__Brief__: Find each line with the string "This" and report it.

__Material for the task__:

================

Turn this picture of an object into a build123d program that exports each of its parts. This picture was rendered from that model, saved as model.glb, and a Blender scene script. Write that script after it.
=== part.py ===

================

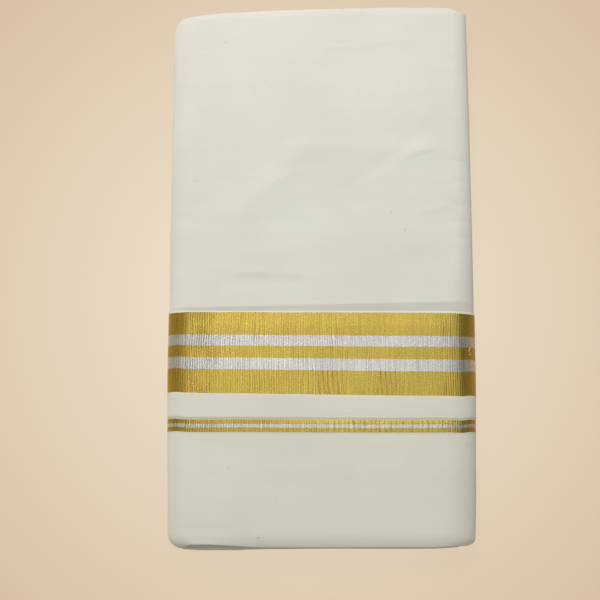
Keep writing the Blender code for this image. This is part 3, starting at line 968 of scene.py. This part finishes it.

================

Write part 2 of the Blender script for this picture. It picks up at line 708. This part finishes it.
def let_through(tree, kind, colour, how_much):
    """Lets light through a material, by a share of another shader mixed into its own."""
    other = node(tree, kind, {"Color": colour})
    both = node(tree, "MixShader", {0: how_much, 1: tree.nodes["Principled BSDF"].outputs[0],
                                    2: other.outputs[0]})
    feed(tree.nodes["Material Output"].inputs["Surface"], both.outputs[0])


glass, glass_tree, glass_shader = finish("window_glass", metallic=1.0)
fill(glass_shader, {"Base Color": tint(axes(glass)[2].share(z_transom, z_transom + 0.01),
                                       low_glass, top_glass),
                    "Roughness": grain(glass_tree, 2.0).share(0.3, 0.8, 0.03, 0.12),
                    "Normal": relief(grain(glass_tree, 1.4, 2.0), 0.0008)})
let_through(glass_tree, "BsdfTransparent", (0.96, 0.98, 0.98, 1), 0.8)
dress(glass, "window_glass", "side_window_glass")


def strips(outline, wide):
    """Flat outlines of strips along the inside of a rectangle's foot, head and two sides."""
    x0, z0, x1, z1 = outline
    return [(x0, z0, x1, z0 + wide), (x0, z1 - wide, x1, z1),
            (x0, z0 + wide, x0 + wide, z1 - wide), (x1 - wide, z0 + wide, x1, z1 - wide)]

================

__Written response__:
Turn this picture of an object into a build123d program that exports each of its parts. This picture was rendered from that model, saved as model.glb, and a Blender scene script. Write that script after it.
Keep writing the Blender code for this image. This is part 3, starting at line 968 of scene.py. This part finishes it.
Write part 2 of the Blender script for this picture. It picks up at line 708. This part finishes it.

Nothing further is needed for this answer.